THE TASK: Below are entries. Copy exactly the lines running from the line that holds "The build123d and Blender code for this object continues." to the line that holds "raise NotImplementedError", with both ends included.

━━━ DATA EXCERPTS

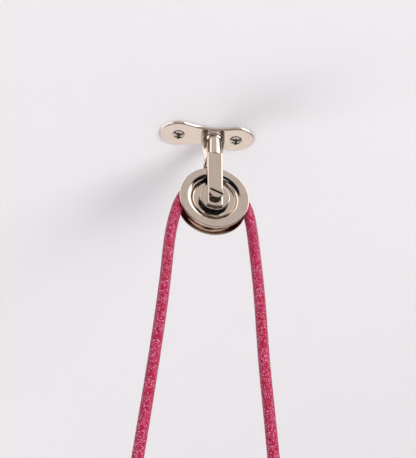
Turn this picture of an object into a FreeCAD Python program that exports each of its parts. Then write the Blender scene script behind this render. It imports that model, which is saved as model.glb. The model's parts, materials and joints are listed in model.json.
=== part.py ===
"""Ceiling pulley: a lobed ceiling plate carries a swivelling yoke with one grooved wheel, and a round
fabric cord runs over the wheel and hangs down on both sides to an eye at each end.

Frame: the origin is midway between the two fixing screws, on the face that meets the ceiling.
+X runs along the plate, +Z up into the ceiling, and -Y is the front, with the axle bolt's head.
All sizes are in millimetres.
"""
import FreeCAD, Part
import Sketcher
import math
import os
import re

SIZES = {
    # ceiling plate
    "screw_spacing": 37.6,
    "lobe_radius": 11.8,
    "waist_half": 8.5,
    "plate_thickness": 2.0,
    "plate_edge": 0.5,
    "swivel_offset": 3.75,
    # fixing screws
    "screw_radius": 2.0,
    "screw_neck_extra": 0.2,
    "screw_hole_clearance": 0.15,
    "screw_head_radius": 4.0,
    "screw_head_rim": 0.5,
    "screw_head_dome": 1.9,
    "screw_reach": 24.0,
    "screw_point": 4.0,
    "recess_length": 4.8,
    "recess_width": 1.1,
    "recess_depth": 1.3,
    # swivel stud and what is on it
    "stud_radius": 2.5,
    "stud_head_radius": 4.5,
    "stud_head_height": 1.1,
    "stud_head_sink": 0.1,
    "stud_end": 0.8,
    "running_gap": 0.05,
    "collar_radius": 7.85,
    "collar_height": 2.0,
    "swivel_washer_radius": 6.6,
    "swivel_washer_height": 0.55,
    "stud_washer_radius": 4.4,
    "stud_washer_height": 0.5,
    "nut_flats": 8.0,
    "nut_height": 3.0,
    # yoke
    "hub_top_radius": 7.8,
    "hub_bottom_radius": 5.2,
    "hub_height": 15.2,
    "hub_bulge": 110.0,
    "boss_cover": 0.5,
    "boss_drop": 1.2,
    "boss_crown": 3.0,
    "arm_width": 9.8,
    "arm_thickness": 2.1,
    "arm_root": 0.7,
    "arm_tail": 8.4,
    "arm_clip": 1.5,
    "axle_drop": 51.0,
    # axle
    "axle_radius": 2.5,
    "axle_head_radius": 4.4,
    "axle_head_height": 3.4,
    "slot_width": 1.5,
    "slot_depth": 2.0,
    "slot_angle": 22.6,
    "axle_end": 1.0,
    "thrust_radius": 4.6,
    "thrust_height": 0.2,
    # wheel
    "wheel_radius": 22.0,
    "groove_clearance": 0.45,
    "sheet_thickness": 1.2,
    "rim_land": 4.2,
    "web_thickness": 2.7,
    "wheel_hub_radius": 6.4,
    "wheel_hub_flange": 9.7,
    "wheel_hub_rise": 3.3,
    "bush_wall": 1.45,
    # cord and its end fittings
    "cord_radius": 3.5,
    "cord_gap": 0.3,
    "ferrule_wall": 1.4,
    "ferrule_grip": 9.0,
    "ferrule_base": 4.5,
    "ferrule_taper": 1.0,
    "eye_stem_radius": 1.5,
    "eye_bore_radius": 4.5,
    "eye_wall": 3.0,
    "eye_thickness": 3.4,
}

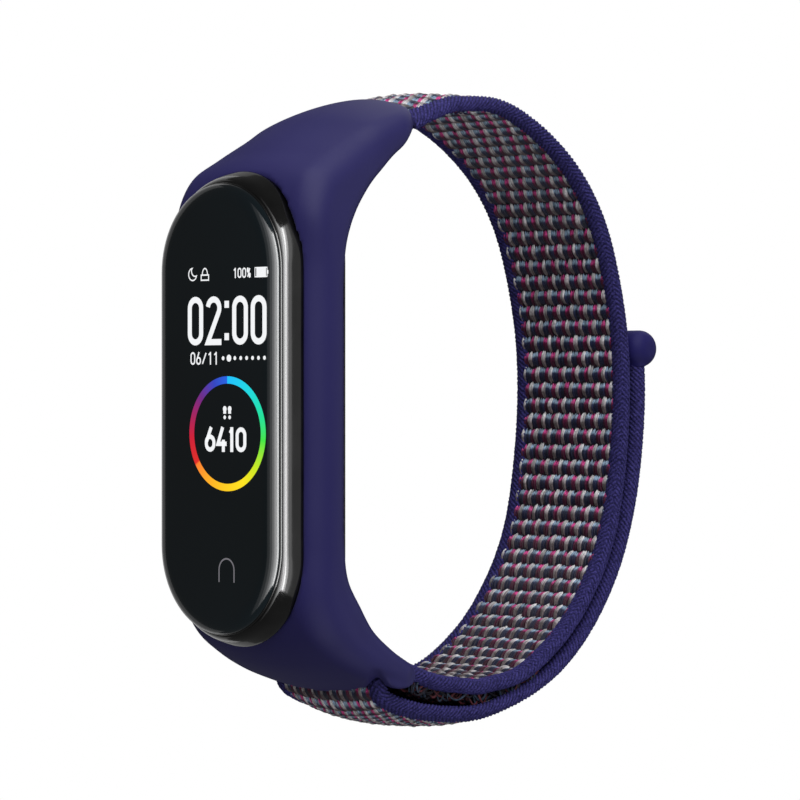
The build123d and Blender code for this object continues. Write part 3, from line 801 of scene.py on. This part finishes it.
# ---- tracker
glass_stops = [(0.3, srgb(1, 3, 4)), (0.7, srgb(2, 5, 7))]
glass_black, tree, shader, _ = drifting("glass_black", 40.0, 2.0, 0.5, glass_stops)
tune(shader, Roughness=0.11)
add_bump(tree, shader, add_noise(tree, 260.0, 4.0), 0.01, 2e-5)

case_stops = [(0.3, srgb(1, 1, 1)), (0.7, srgb(3, 3, 3))]
case_black, tree, shader, drift = drifting("case_black_gloss", 300.0, 3.0, 0.5, case_stops)
wander(tree, shader, drift, 0.07, 0.13)
add_bump(tree, shader, drift, 0.015, 3e-5)


def stadium_shell(name, profile, material):
    """A shell swept round a stadium outline; each profile row is half width, half height, depth."""
    obj = solid(name, [stadium_ring(wide, tall, RIM_Y + y) for wide, tall, y in profile])
    dress(obj, material)
    return obj


def quarter(wide, tall, y, radius_in, radius_y, count):
    """Profile rows rounding a front edge from flat to side."""
    rows = []
    for t in np.linspace(0, math.pi / 2, count):
        inset = radius_in * (1 - math.sin(t))
        rows.append((wide - inset, tall - inset, y + radius_y * (1 - math.cos(t))))
    return rows


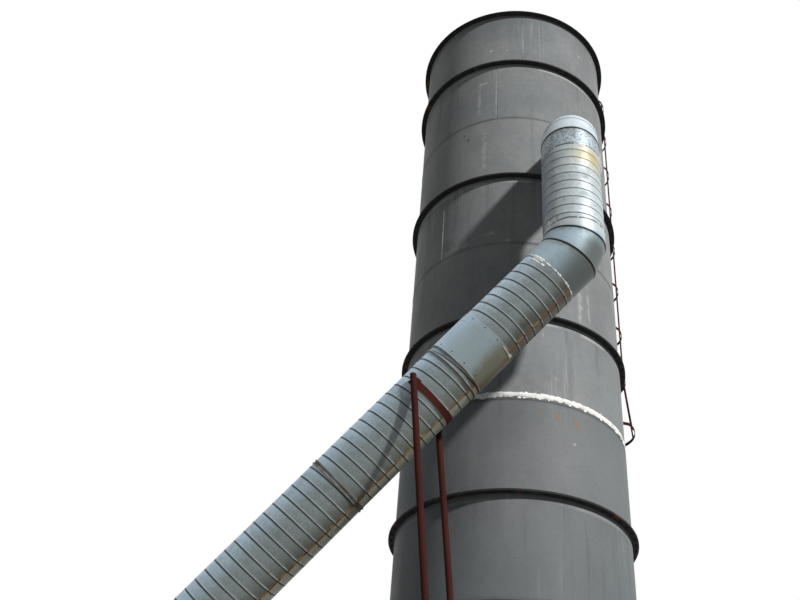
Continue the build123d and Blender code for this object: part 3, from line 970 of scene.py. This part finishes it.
class Growth(NodeTree):
    """Something that one geometry tree grows about +Z. A bead is smooth, a bolt is not."""

    smooth: ClassVar[bool] = True

    def ground(self) -> Mesh:
        """Mesh that the tree starts from, empty unless the growth needs points."""
        return bpy.data.meshes.new("ground")

    def grow(self) -> Node:
        """Build the tree up to its last geometry. Each growth does this for itself."""
        raise NotImplementedError

    def mesh(self, finish: Finish, matrix: Matrix = Matrix.Identity(4)) -> Mesh:
        """Run the tree, whose named inputs are the growth's sizes.

        Args:
            finish: what the growth is finished in.
            matrix: where its axis lies.

        Returns:
            The plain mesh, in place.
        """
        self.tree = bpy.data.node_groups.new(type(self).__name__, "GeometryNodeTree")
        new_socket = self.tree.interface.new_socket
        new_socket(name="ground", in_out="INPUT", socket_type="NodeSocketGeometry")
        sockets = {
            size.name: new_socket(name=size.name, in_out="INPUT", socket_type="NodeSocketFloat")
            for size in fields(self) if size.type is float}
        new_socket(name="geometry", in_out="OUTPUT", socket_type="NodeSocketGeometry")
        self.given = self.add("NodeGroupInput").outputs
        smooth = self.add("GeometryNodeSetShadeSmooth", {"Geometry": self.grow(), "Shade Smooth": self.smooth})
        real = self.add("GeometryNodeRealizeInstances", {"Geometry": smooth})
        dressed = self.add("GeometryNodeSetMaterial", {"Geometry": real, "Material": finish.material()})
        self.add("NodeGroupOutput", {0: dressed})
        carrier = new_object("carrier", self.ground())
        modifier = carrier.modifiers.new("grow", "NODES")
        modifier.node_group = self.tree
        for name, socket in sockets.items():
            modifier[socket.identifier] = float(getattr(self, name))
        return plain_mesh(carrier, matrix)

    def lifted(self, geometry: Node) -> Node:
        """Turn what has grown about its axis and lift it to its start."""
        turn, rise = (self.add("ShaderNodeCombineXYZ", {2: self.given[name]}) for name in ("angle", "start"))
        return self.add("GeometryNodeTransform", {"Geometry": geometry, "Translation": rise, "Rotation": turn})

    def ring(self, radius: object, steps: int) -> Node:
        """Circle round the axis."""
        return self.add("GeometryNodeCurvePrimitiveCircle", {"Resolution": steps, "Radius": radius})

    def facing(self, axis: str, vector: object) -> Node:
        """Rotation that turns one axis along a vector."""
        return self.add("FunctionNodeAlignRotationToVector", {"Vector": vector}, axis=axis)

    def on_ring(self, count: int, thing: Node, inputs: dict) -> Node:
        """Set a thing on each point of the ring.

        Args:
            count: points of the ring.
            thing: what stands on them.
            inputs: more inputs of the node that sets it there.

        Returns:
            The last node.
        """
        ring = self.ring(self.given["radius"], count)
        points = self.add("GeometryNodeCurveToPoints", {"Curve": ring}, mode="EVALUATED")
        return self.lifted(self.add(
            "GeometryNodeInstanceOnPoints", {"Points": points, "Instance": thing, **inputs}))


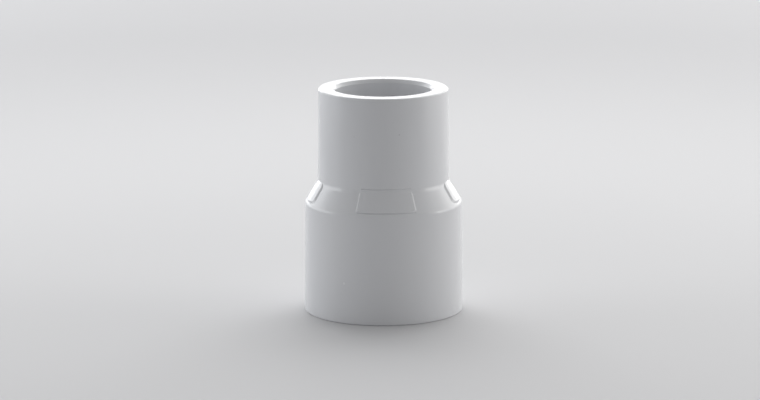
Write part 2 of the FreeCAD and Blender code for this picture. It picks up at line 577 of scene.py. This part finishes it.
def make_moulded_pvc():
    """White rigid PVC straight from a polished mould, with a few specks, nicks and handling scratches."""
    material = bpy.data.materials.new("moulded_pvc")
    material.use_nodes = True
    tree = material.node_tree
    tree.nodes.clear()
    output = tree.nodes.new("ShaderNodeOutputMaterial")
    shader = tree.nodes.new("ShaderNodeBsdfPrincipled")
    tree.links.new(shader.outputs["BSDF"], output.inputs["Surface"])
    position = tree.nodes.new("ShaderNodeTexCoord").outputs["Object"]

    flow = place_group(tree, make_melt_flow(), position, Size=22 * MM).outputs["Clouds"]
    specks = place_marks(tree, position, "dark_specks", (1, 1, 1), 4.2 * MM, 0.45 * MM, 0.12)
    nicks = place_marks(tree, position, "pale_nicks", (1, 1, 0.5), 3.7 * MM, 0.4 * MM, 0.14)
    scratches = place_marks(tree, position, "hairline_scratches", (1, 1, 0.06), 2.1 * MM, 0.18 * MM, 0.05)

    resin = mixed_colour(tree, flow, PVC_COOL, PVC_WARM)
    speckled = mixed_colour(tree, maths(tree, "MULTIPLY", specks, SPECK_STRENGTH), resin, SPECK_COLOUR)
    pale = maths(tree, "MAXIMUM", nicks, maths(tree, "MULTIPLY", scratches, SCRATCH_SHARE))
    colour = mixed_colour(tree, maths(tree, "MULTIPLY", pale, NICK_STRENGTH), speckled, NICK_COLOUR)
    tree.links.new(colour, shader.inputs["Base Color"])

    gloss = maths(tree, "MULTIPLY_ADD", flow, CLOUD_ROUGHNESS, PVC_ROUGHNESS)
    scuffed = maths(tree, "MULTIPLY_ADD", pale, SCUFF_ROUGHNESS, gloss)
    tree.links.new(scuffed, shader.inputs["Roughness"])
    shader.inputs["IOR"].default_value = PVC_IOR

    skin_sizes = {"Wave_Size": 9 * MM, "Grain_Size": 0.25 * MM, "Grain_Share": 0.06}
    skin = place_group(tree, make_mould_skin(), position, **skin_sizes)
    nicked = maths(tree, "MULTIPLY_ADD", pale, NICK_DEPTH, skin.outputs["Height"])
    bump = tree.nodes.new("ShaderNodeBump")
    bump.inputs["Strength"].default_value = 1
    bump.inputs["Distance"].default_value = SKIN_RELIEF
    tree.links.new(nicked, bump.inputs["Height"])
    tree.links.new(bump.outputs["Normal"], shader.inputs["Normal"])
    return material


# Floor, lights and camera.


def make_floor():
    """A round of pale paper with painted light and shade: brightest round the fitting and far out, darker in
    between.
    """
    deselect_everything()
    bpy.ops.mesh.primitive_circle_add(
        vertices=FLOOR_SIDES, radius=FLOOR_RADIUS, fill_type="NGON", location=(0, 0, 0)
    )
    floor = bpy.context.object
    floor.name = "floor"
    material = bpy.data.materials.new("floor_paper_painted_light")
    material.use_nodes = True
    tree = material.node_tree
    shader = tree.nodes["Principled BSDF"]
    position = tree.nodes.new("ShaderNodeTexCoord").outputs["Object"]
    distance = tree.nodes.new("ShaderNodeVectorMath")
    distance.operation = "LENGTH"
    tree.links.new(position, distance.inputs[0])
    colour = FLOOR_COLOUR
    # The first fade paints shade on the paper, and the second paints light far out.
    for fade_start, fade_end, painted_floor_colour in FLOOR_PAINTED_LIGHT_FADES:
        fade = tree.nodes.new("ShaderNodeMapRange")
        fade.interpolation_type = "SMOOTHSTEP"
        tree.links.new(distance.outputs["Value"], fade.inputs["Value"])
        fade.inputs["From Min"].default_value = fade_start
        fade.inputs["From Max"].default_value = fade_end
        colour = mixed_colour(tree, fade.outputs["Result"], colour, painted_floor_colour)
    tree.links.new(colour, shader.inputs["Base Color"])
    shader.inputs["Roughness"].default_value = FLOOR_ROUGHNESS
    floor.data.materials.append(material)


def make_softbox(name, place, width, height, brightness, colour):
    """A rectangular light aimed at the middle of the fitting. Brightness is what the light's face shows."""
    light = bpy.data.lights.new(name, "AREA")
    light.shape = "RECTANGLE"
    light.size = width
    light.size_y = height
    light.energy = brightness * math.pi * width * height
    light.color = colour
    lamp = bpy.data.objects.new(name, light)
    lamp.visible_camera = False
    bpy.context.scene.collection.objects.link(lamp)
    lamp.location = place
    aim = Vector((0, 0, top / 2)) - lamp.location
    lamp.rotation_euler = aim.to_track_quat("-Z", "Y").to_euler()


def make_lights():
    """An evenly lit room, and softboxes beside and behind the fitting."""
    world = bpy.data.worlds.new("studio")
    world.use_nodes = True
    background = world.node_tree.nodes["Background"]
    background.inputs["Color"].default_value = (*ROOM_COLOUR, 1)
    background.inputs["Strength"].default_value = ROOM_BRIGHTNESS
    bpy.context.scene.world = world
    make_softbox("left_softbox", (-0.7, 0.42, 0.2), 1.5, 0.4, 2.0, COOL_LIGHT)
    make_softbox("right_softbox", (0.7, 0.42, 0.2), 1.5, 0.4, 2.1, WARM_LIGHT)
    make_softbox("near_left_softbox", (-0.55, 0.05, 0.2), 0.3, 0.35, 0.5, COOL_LIGHT)
    make_softbox("near_right_softbox", (0.55, 0, 0.2), 0.3, 0.35, 0.9, WARM_LIGHT)
    make_softbox("back_softbox", (0.05, 0.6, 0.7), 1.2, 0.7, 2.0, WHITE_LIGHT)
    make_softbox("low_back_softbox", (0, 1.1, 0.28), 1.6, 0.35, 1.8, WHITE_LIGHT)


def make_camera():
    camera = bpy.data.cameras.new("camera")
    camera.lens = CAMERA_LENS
    camera.sensor_width = CAMERA_SENSOR
    camera.clip_end = CAMERA_CLIP_END
    seat = bpy.data.objects.new("camera", camera)
    bpy.context.scene.collection.objects.link(seat)
    seat.location = CAMERA_PLACE
    tilt = Matrix.Rotation(math.radians(CAMERA_TILT), 3, "X")
    roll = Matrix.Rotation(math.radians(CAMERA_ROLL), 3, "Z")
    seat.rotation_euler = (tilt @ roll).to_euler()
    bpy.context.scene.camera = seat


make_floor()
make_lights()
make_camera()
reducer = make_reducer()
reducer.data.materials.clear()
reducer.data.materials.append(make_moulded_pvc())
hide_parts("reducer_body")
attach(reducer, "root")

bpy.context.scene.view_settings.view_transform = "Standard"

━━━━━━

THE RESULT:
The build123d and Blender code for this object continues. Write part 3, from line 801 of scene.py on. This part finishes it.
# ---- tracker
glass_stops = [(0.3, srgb(1, 3, 4)), (0.7, srgb(2, 5, 7))]
glass_black, tree, shader, _ = drifting("glass_black", 40.0, 2.0, 0.5, glass_stops)
tune(shader, Roughness=0.11)
add_bump(tree, shader, add_noise(tree, 260.0, 4.0), 0.01, 2e-5)

case_stops = [(0.3, srgb(1, 1, 1)), (0.7, srgb(3, 3, 3))]
case_black, tree, shader, drift = drifting("case_black_gloss", 300.0, 3.0, 0.5, case_stops)
wander(tree, shader, drift, 0.07, 0.13)
add_bump(tree, shader, drift, 0.015, 3e-5)


def stadium_shell(name, profile, material):
    """A shell swept round a stadium outline; each profile row is half width, half height, depth."""
    obj = solid(name, [stadium_ring(wide, tall, RIM_Y + y) for wide, tall, y in profile])
    dress(obj, material)
    return obj


def quarter(wide, tall, y, radius_in, radius_y, count):
    """Profile rows rounding a front edge from flat to side."""
    rows = []
    for t in np.linspace(0, math.pi / 2, count):
        inset = radius_in * (1 - math.sin(t))
        rows.append((wide - inset, tall - inset, y + radius_y * (1 - math.cos(t))))
    return rows


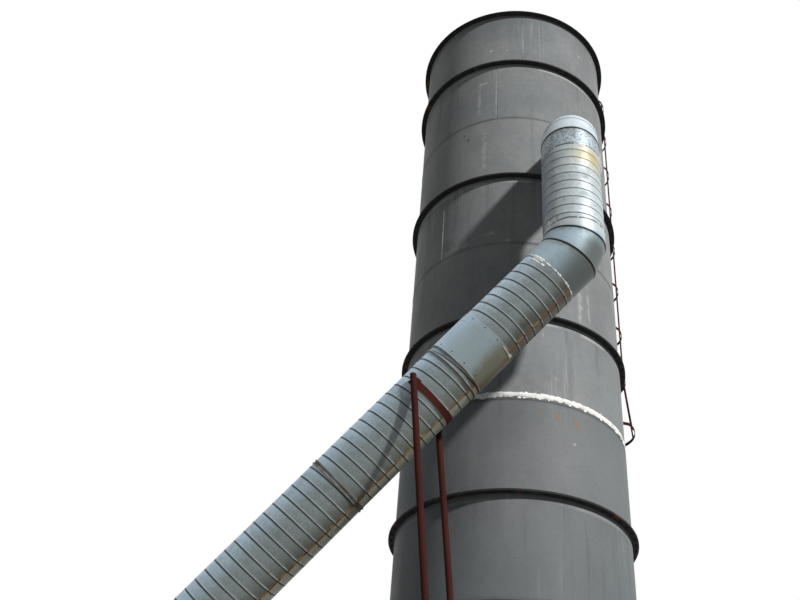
Continue the build123d and Blender code for this object: part 3, from line 970 of scene.py. This part finishes it.
class Growth(NodeTree):
    """Something that one geometry tree grows about +Z. A bead is smooth, a bolt is not."""

    smooth: ClassVar[bool] = True

    def ground(self) -> Mesh:
        """Mesh that the tree starts from, empty unless the growth needs points."""
        return bpy.data.meshes.new("ground")

    def grow(self) -> Node:
        """Build the tree up to its last geometry. Each growth does this for itself."""
        raise NotImplementedError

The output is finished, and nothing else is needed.